Neural Wavefunction Calculations of μSR Spectra with Quantum Muons and Protons

Abstract

Accurate prediction of muon hyperfine constants is useful for interpreting muon spin spectroscopy data, yet standard methods such as density functional theory (DFT) compute muon-electron pair density functions, and thus hyperfine constants, by treating the muon as a fixed classical particle. This work uses the variational quantum Monte Carlo method with neural-network trial wavefunctions, a highly accurate and flexible approach recently applied to other quantum chemical problems. The muon can be treated classically or included in the many-particle electron-muon wavefunction, in which case the fully quantum mechanical pair density is obtained directly. We calculate muon hyperfine constants in muoniated methyl and ethyl radicals for both quantum mechanical and fixed classical muons. The hyperfine constants obtained from our fixed-muon calculations in the methyl and ethyl radicals differ from the corresponding DFT results significantly, highlighting the limitations of DFT even when the muon is treated classically. The results with quantum muons are closer to experiment after accounting for environmental effects. These findings suggest that explicitly calculating the quantum mechanical muon-electron pair density improves the accuracy of muon hyperfine constant predictions.

Figures (5)

• Figure 1: Electron spin density and muon density of the muoniated methyl radical (CH$_\text{2}$Mu) with a quantum muon, projected into the XY, XZ, and YZ planes. The molecular structure is largely coplanar with the XY plane. The magnitude and sign of the electron spin density are indicated by blue-red colors, while the magnitude of the muon density is indicated in green. The electronic spin density is concentrated near the carbon atom, while the muon density is delocalized and centered some distance away.

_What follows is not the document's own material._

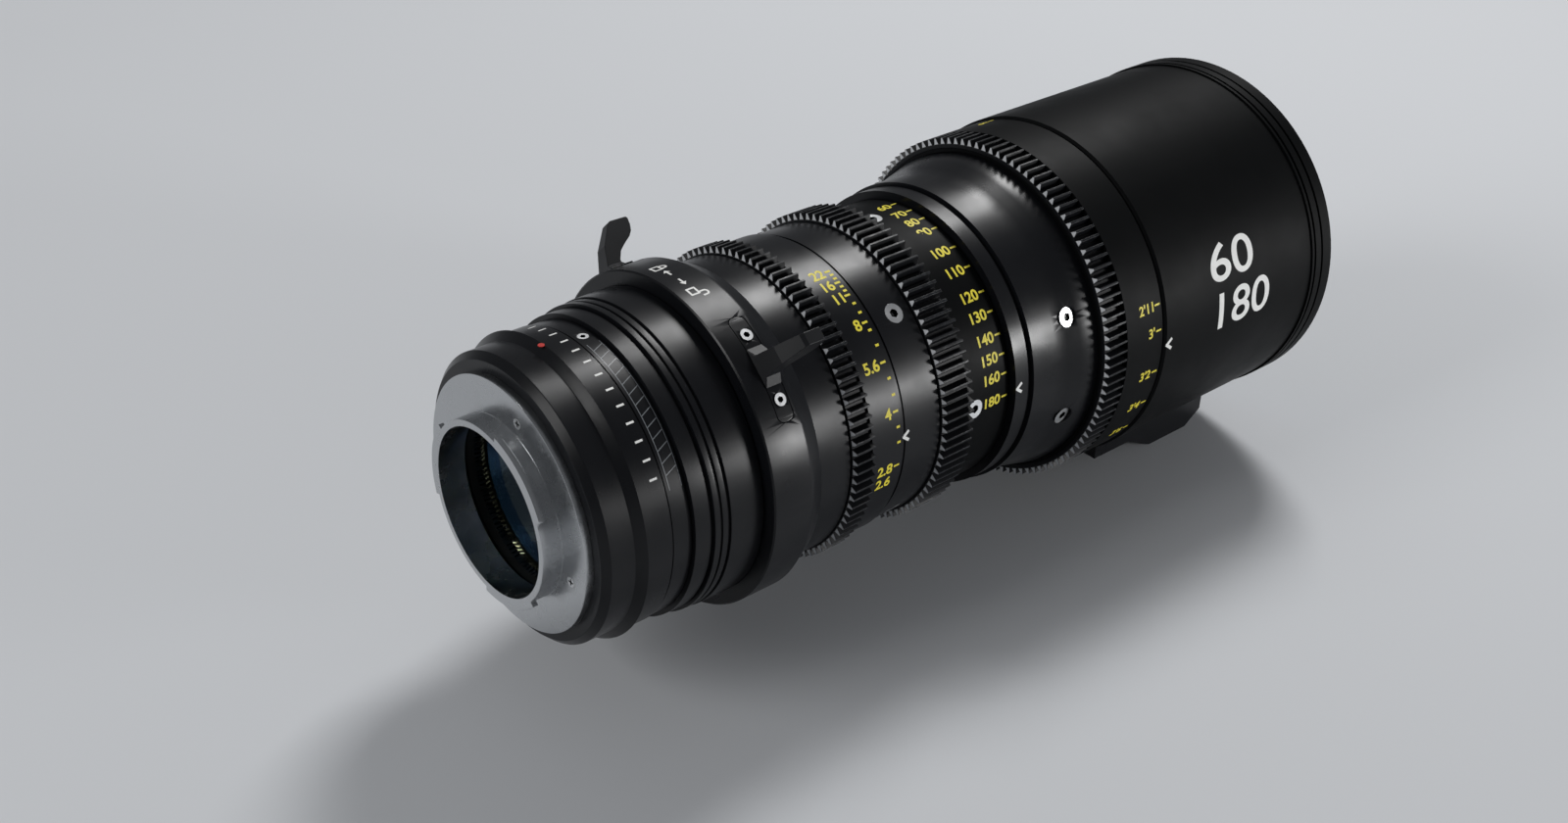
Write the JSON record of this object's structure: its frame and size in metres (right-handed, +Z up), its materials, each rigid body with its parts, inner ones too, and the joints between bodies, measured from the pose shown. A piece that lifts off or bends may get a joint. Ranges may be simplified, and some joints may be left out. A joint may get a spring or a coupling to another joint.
{
  "type": "cinema zoom lens",
  "caption": "Long cinema zoom lens with geared focus, zoom and iris rings, on a lever-locked mount adapter, with a support foot under its front barrel.",
  "frame": {"origin": "on the optical axis in the plane of the camera-side flange", "axes": "+Y along the optical axis to the subject, +Z up, +X to the right of someone behind the lens"},
  "size_m": [0.095, 0.2407, 0.1028],
  "materials": {
    "satin_black": "satin black anodised aluminium",
    "gear_black": "satin black anodised gear teeth",
    "lever_black": "satin black lever",
    "matt_black_trim": "matt black baffle finish",
    "mount_steel": "ground stainless steel",
    "screw_steel": "bright stainless screws",
    "inner_aluminium": "turned aluminium",
    "brass_key": "plain brass",
    "coated_glass": "polished coated glass",
    "blade_steel": "dull black steel"
  },
  "bodies": {
    "lens_barrel": {"camera_bayonet": "mount_steel", "bayonet_screws": "screw_steel", "adapter_rear_barrel": "satin_black", "adapter_front_barrel": "satin_black", "lens_mount": "mount_steel", "mount_screws": "screw_steel", "rear_barrel": "satin_black", "main_tube": "inner_aluminium", "iris_housing": "matt_black_trim", "iris_retainer": "matt_black_trim", "mid_barrel": "satin_black", "mid_barrel_screws": "screw_steel", "guide_tube": "inner_aluminium", "relay_cell": "matt_black_trim", "relay_rear_element": "coated_glass", "relay_front_element": "coated_glass", "main_barrel": "satin_black", "main_barrel_screws": "screw_steel", "front_barrel": "satin_black", "front_trim": "matt_black_trim", "front_cell": "matt_black_trim", "front_element": "coated_glass", "second_element": "coated_glass", "support_foot": "satin_black", "foot_screws": "screw_steel"},
    "backfocus": {"backfocus_ring": "satin_black", "backfocus_screw": "screw_steel"},
    "converter": {"converter_cell": "matt_black_trim", "converter_rear_element": "coated_glass", "converter_front_element": "coated_glass"},
    "lock": {"lock_ring": "satin_black", "lever_plates": "satin_black", "lever_tab_right": "lever_black", "lever_tab_left": "lever_black", "lever_screws": "screw_steel"},
    "iris_control": {"iris_ring": "satin_black", "iris_gear": "gear_black", "iris_key": "brass_key", "iris_cam_plate": "inner_aluminium"},
    "zoom_control": {"zoom_ring": "satin_black", "zoom_gear": "gear_black", "zoom_key": "brass_key", "zoom_ring_screws": "screw_steel", "zoom_cam_tube": "inner_aluminium"},
    "focus_control": {"focus_ring": "satin_black", "focus_gear": "gear_black"},
    "compensator": {"compensator_cell": "inner_aluminium", "compensator_element": "coated_glass"},
    "variator": {"variator_cell": "inner_aluminium", "variator_element": "coated_glass"},
    "focus_group": {"focus_cell": "inner_aluminium", "focus_element": "coated_glass"},
    "blade_1": {"iris_blade_1": "blade_steel"},
    "blade_2": {"iris_blade_2": "blade_steel"},
    "blade_3": {"iris_blade_3": "blade_steel"},
    "blade_4": {"iris_blade_4": "blade_steel"},
    "blade_5": {"iris_blade_5": "blade_steel"},
    "blade_6": {"iris_blade_6": "blade_steel"},
    "blade_7": {"iris_blade_7": "blade_steel"},
    "blade_8": {"iris_blade_8": "blade_steel"}
  },
  "joints": [
    {"name": "lock_turn", "type": "hinge", "parent": "lens_barrel", "child": "lock", "pos_m": [0, 0.048, 0], "axis": [0, 1, 0], "range_deg": [0, 45]},
    {"name": "backfocus_turn", "type": "hinge", "parent": "lens_barrel", "child": "backfocus", "pos_m": [0, 0.018, 0], "axis": [0, 1, 0], "range_deg": [-20, 20]},
    {"name": "converter_slide", "type": "slide", "parent": "lens_barrel", "child": "converter", "axis": [0, 1, 0], "range_m": [-0.0004, 0.0004]},
    {"name": "iris_turn", "type": "hinge", "parent": "lens_barrel", "child": "iris_control", "pos_m": [0, 0.076, 0], "axis": [0, 1, 0], "range_deg": [-14, 68]},
    {"name": "zoom_turn", "type": "hinge", "parent": "lens_barrel", "child": "zoom_control", "pos_m": [0, 0.108, 0], "axis": [0, 1, 0], "range_deg": [0, 94]},
    {"name": "focus_turn", "type": "hinge", "parent": "lens_barrel", "child": "focus_control", "pos_m": [0, 0.156, 0], "axis": [0, 1, 0], "range_deg": [-251.5, 14.5]},
    {"name": "variator_slide", "type": "slide", "parent": "lens_barrel", "child": "variator", "axis": [0, 1, 0], "range_m": [0, 0.0328]},
    {"name": "compensator_slide", "type": "slide", "parent": "lens_barrel", "child": "compensator", "axis": [0, 1, 0], "range_m": [0, 0.0049]},
    {"name": "focus_slide", "type": "slide", "parent": "lens_barrel", "child": "focus_group", "axis": [0, 1, 0], "range_m": [-0.00747, 0.00043]},
    {"name": "blade_turn_1", "type": "hinge", "parent": "lens_barrel", "child": "blade_1", "pos_m": [0, 0.071, 0.0244], "axis": [0, 1, 0], "range_deg": [-5.9, 28.3]},
    {"name": "blade_turn_2", "type": "hinge", "parent": "lens_barrel", "child": "blade_2", "pos_m": [0.01725, 0.07134, 0.01725], "axis": [0, 1, 0], "range_deg": [-5.9, 28.3]},
    {"name": "blade_turn_3", "type": "hinge", "parent": "lens_barrel", "child": "blade_3", "pos_m": [0.0244, 0.07168, 0], "axis": [0, 1, 0], "range_deg": [-5.9, 28.3]},
    {"name": "blade_turn_4", "type": "hinge", "parent": "lens_barrel", "child": "blade_4", "pos_m": [0.01725, 0.07202, -0.01725], "axis": [0, 1, 0], "range_deg": [-5.9, 28.3]},
    {"name": "blade_turn_5", "type": "hinge", "parent": "lens_barrel", "child": "blade_5", "pos_m": [0, 0.07236, -0.0244], "axis": [0, 1, 0], "range_deg": [-5.9, 28.3]},
    {"name": "blade_turn_6", "type": "hinge", "parent": "lens_barrel", "child": "blade_6", "pos_m": [-0.01725, 0.0727, -0.01725], "axis": [0, 1, 0], "range_deg": [-5.9, 28.3]},
    {"name": "blade_turn_7", "type": "hinge", "parent": "lens_barrel", "child": "blade_7", "pos_m": [-0.0244, 0.07304, 0], "axis": [0, 1, 0], "range_deg": [-5.9, 28.3]},
    {"name": "blade_turn_8", "type": "hinge", "parent": "lens_barrel", "child": "blade_8", "pos_m": [-0.01725, 0.07338, 0.01725], "axis": [0, 1, 0], "range_deg": [-5.9, 28.3]}
  ],
  "couplings": [
    {"joint": "converter_slide", "follows": "backfocus_turn", "m_per_rad": 0.0011173},
    {"joint": "variator_slide", "follows": "zoom_turn", "m_per_rad": 0.019986},
    {"joint": "compensator_slide", "follows": "zoom_turn", "m_per_rad": 0.0029806},
    {"joint": "focus_slide", "follows": "focus_turn", "m_per_rad": 0.0017016},
    {"joint": "blade_turn_1", "follows": "iris_turn", "ratio": 0.414},
    {"joint": "blade_turn_2", "follows": "iris_turn", "ratio": 0.414},
    {"joint": "blade_turn_3", "follows": "iris_turn", "ratio": 0.414},
    {"joint": "blade_turn_4", "follows": "iris_turn", "ratio": 0.414},
    {"joint": "blade_turn_5", "follows": "iris_turn", "ratio": 0.414},
    {"joint": "blade_turn_6", "follows": "iris_turn", "ratio": 0.414},
    {"joint": "blade_turn_7", "follows": "iris_turn", "ratio": 0.414},
    {"joint": "blade_turn_8", "follows": "iris_turn", "ratio": 0.414}
  ]
}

• Figure 2: 10% isosurfaces of the muon and proton densities in the ground state of the muoniated methyl radical (CH$_\text{2}$Mu) obtained from a full quantum Psiformer simulation. The proton density is indicated in red and the muon density in green. The densities were accumulated in $5.12 \times 10^{−4} \;a_0^{\,3}$ cubic bins and smoothed using a Gaussian convolution with $\sigma = 0.06 a_0$. Contour projections of the binned function are shown on the axes. The quantum muon is more delocalized than the protons due to its lower mass.

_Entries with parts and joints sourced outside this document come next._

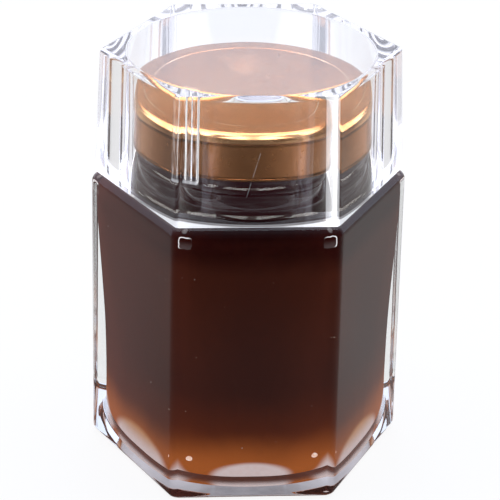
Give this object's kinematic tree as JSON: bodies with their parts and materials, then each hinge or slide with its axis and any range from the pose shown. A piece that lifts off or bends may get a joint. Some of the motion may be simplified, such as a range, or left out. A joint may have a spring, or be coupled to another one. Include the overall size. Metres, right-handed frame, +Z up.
{
  "type": "honey jar",
  "caption": "Six-sided clear glass jar full of dark honey, with a gold metal screw lid under a clear plastic cover that stands on the shoulder.",
  "frame": {"origin": "middle of the base, on the surface that the jar stands on", "axes": "+Z up along the jar's axis; one flat side faces -Y and one upright edge points to +X"},
  "size_m": [0.0816, 0.0714, 0.1098],
  "materials": {
    "clear_glass": "clear polished glass",
    "dark_honey": "dark amber-brown honey, thick and clear only near its edges",
    "gold_metal": "satin gold lacquer on tinplate",
    "clear_plastic": "clear glossy moulded plastic with a faint violet tint"
  },
  "bodies": {
    "root": {"glass_jar": "clear_glass", "honey": "dark_honey", "gold_lid": "gold_metal", "clear_cover": "clear_plastic"}
  },
  "joints": []
}
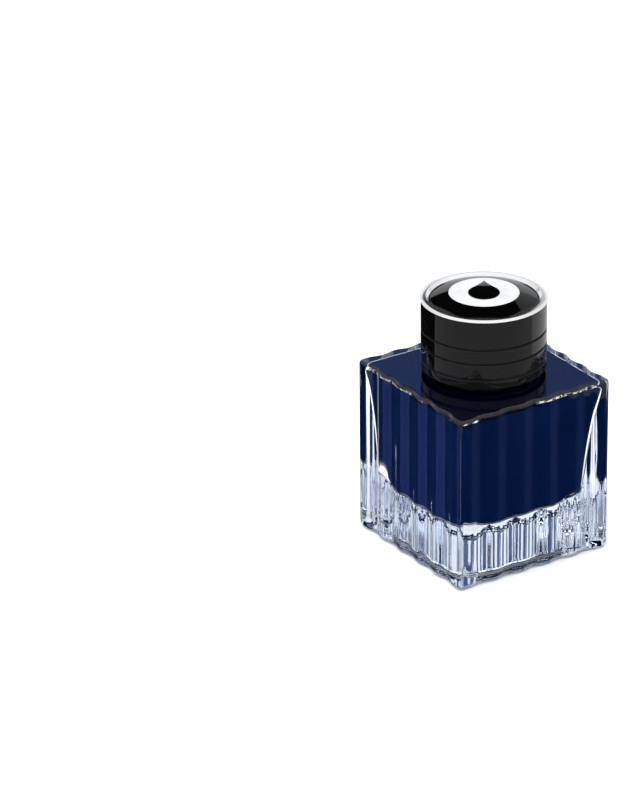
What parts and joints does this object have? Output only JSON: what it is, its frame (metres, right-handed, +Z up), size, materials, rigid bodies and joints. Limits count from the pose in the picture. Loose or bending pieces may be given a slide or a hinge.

• Figure 3: Translationally averaged muon-electron spin density for the muoniated methyl radical (CH$_\text{2}$Mu) in the classical muon, quantum muon, and full quantum systems. The muon-electron spin density is extrapolated to obtain $\Delta\rho(r=0)$ using a quadratic fit in the log domain. The extrapolated value and its statistical error determine the isotropic muon hyperfine constant $A_\upmu$ and its uncertainty.
• Figure 4: Electron spin density and muon density of the muoniated ethyl radical (C$_\text{2}$H$_\text{4}$Mu) with a quantum muon, projected into the XY, XZ, and YZ planes. The magnitude and sign of the spin density are indicated by blue-red colors while the magnitude of the muon density is indicated in green. The electronic spin density is concentrated near the carbon atom at $X\approx-1.5 a_0$, while the muon density is delocalized some distance from the other carbon atom at $X\approx1.5 a_0$.

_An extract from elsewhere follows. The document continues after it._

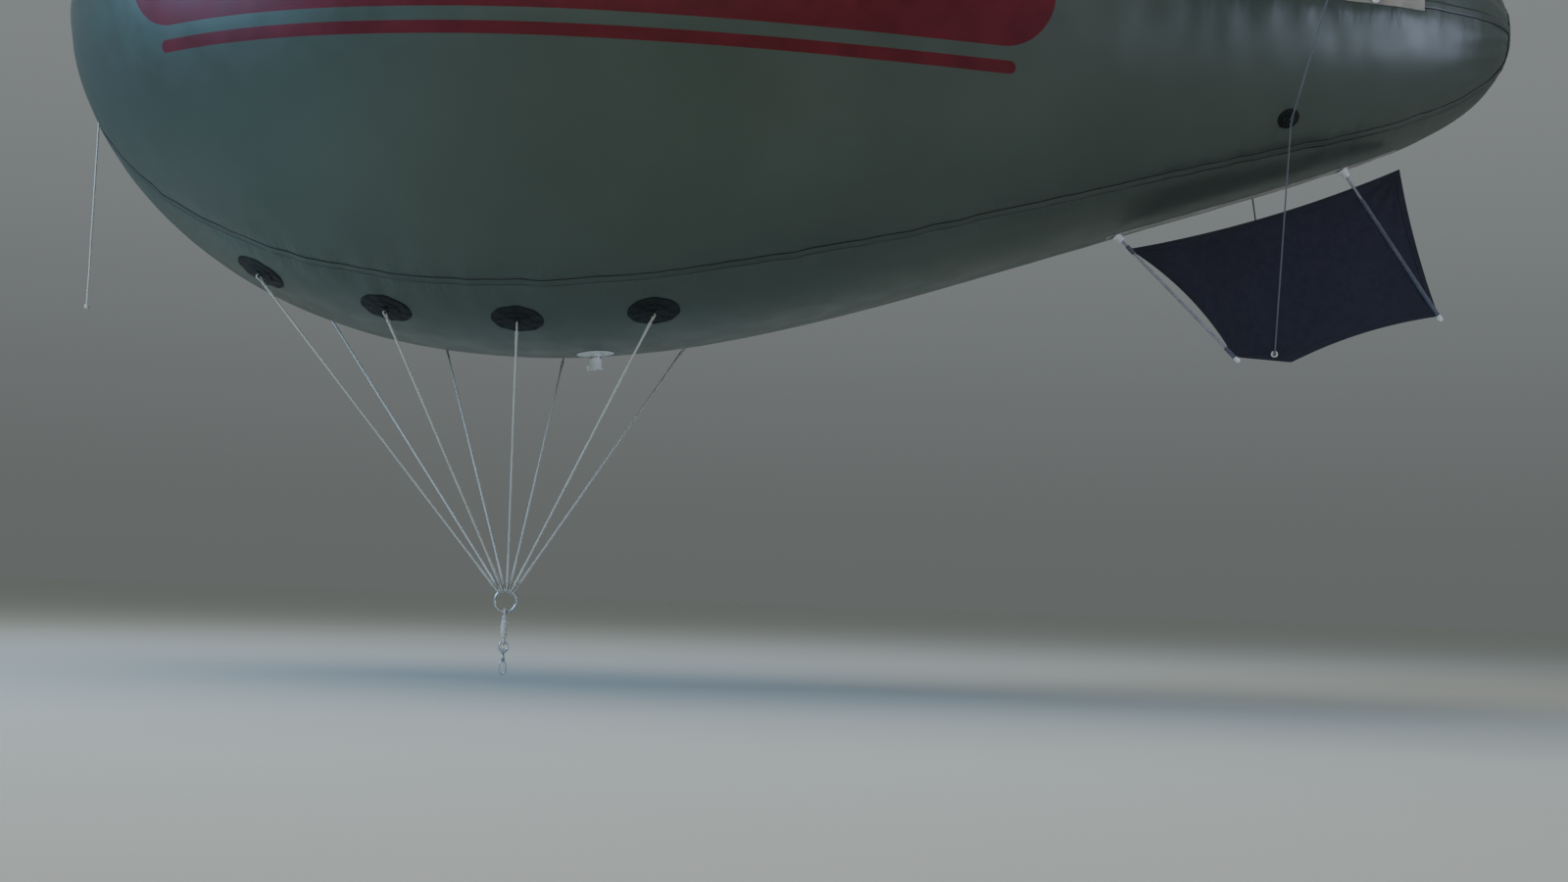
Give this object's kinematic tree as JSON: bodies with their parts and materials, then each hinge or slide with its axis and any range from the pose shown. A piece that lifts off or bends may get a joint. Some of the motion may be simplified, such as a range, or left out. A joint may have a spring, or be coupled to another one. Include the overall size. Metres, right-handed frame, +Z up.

• Figure 5: Translationally averaged muon-electron spin densities of the muoniated ethyl radical (C$_\text{2}$H$_\text{4}$Mu) in the classical muon and quantum muon systems. The muon-electron spin density is extrapolated to obtain $\Delta\rho(r=0)$ using a quadratic fit in the log domain. The extrapolated value and its statistical error determine the isotropic muon hyperfine constant $A_{\upmu}$ and its uncertainty.